While reviewing films for the SFFilm Festival, I found some time to just enjoy some old movies. Click a picture’s title to find how you can see one.
A- Almost Famous (2000)
The story would be unbelievable if similar events happened to writer/director Cameron Crowe in his adolescence. In 1973, a 15-year-old boy gets a chance to travel with an up-and-coming rock band while writing about the experience for Rolling Stone. (Magazine editor Ben Fong-Torres doesn’t know that his new reporter is too young to grow a beard.) The too-young reporter gets a major education in deceit, travel, drugs, and you can guess the rest. The cast includes Frances McDormand, Billy Crudup, Kate Hudson, and Zooey Deschanel. Great music throughout.

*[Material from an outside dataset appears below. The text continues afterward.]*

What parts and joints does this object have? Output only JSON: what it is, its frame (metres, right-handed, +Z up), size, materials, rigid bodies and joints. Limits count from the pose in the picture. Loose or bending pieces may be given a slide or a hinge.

B+ Young Mr. Lincoln (1939)
John Ford serves up a hearty meal of Americana along with providing a murder mystery. Henry Fonda gives a fine performance as a young, self-taught lawyer who would eventually save the Union and help free the slaves. Fonda plays Lincoln as an awkward, shy man with a deep sense of fair play and a good sense of humor. He knows nothing about his destiny, but Alfred Newman’s musical score certainly does. One of the best films made about the man my parents chose for a baby’s name.
B- Planet of the Apes (1968)
Yes, there are many sequels and remakes, none of which I’ve seen, but the first simian sci-fi movie hasn’t aged well. If you don’t know the story, American astronauts splashdown on a planet where people are dumb animals and English-speaking apes run civilization. It’s not so much science fiction than science fable, and you can feel Rod (Twilight Zone) Serling’s work on the screenplay. Charlton Heston plays the human hero among talking apes. And yes, it’s still fun to hear Heston cry out “Take your stinking paws off me, you damn dirty ape!”
C+ The Saphead (1920)
Buster Keaton’s first feature – not as a filmmaker but just an actor – is a major disappointment. The script is based on a Victorian melodrama that was creaky in 1920. Although Keaton plays the romantic lead, he isn’t on screen much, especially in the first half. But when he’s onscreen, he’s somewhat funny. He plays a rich fool who seems to do everything wrong. There’s very little of Keaton’s acrobatics until the end, when he saves the day without knowing what he’s doing. Surprisingly, it was a hit, and helped Keaton to become a major star.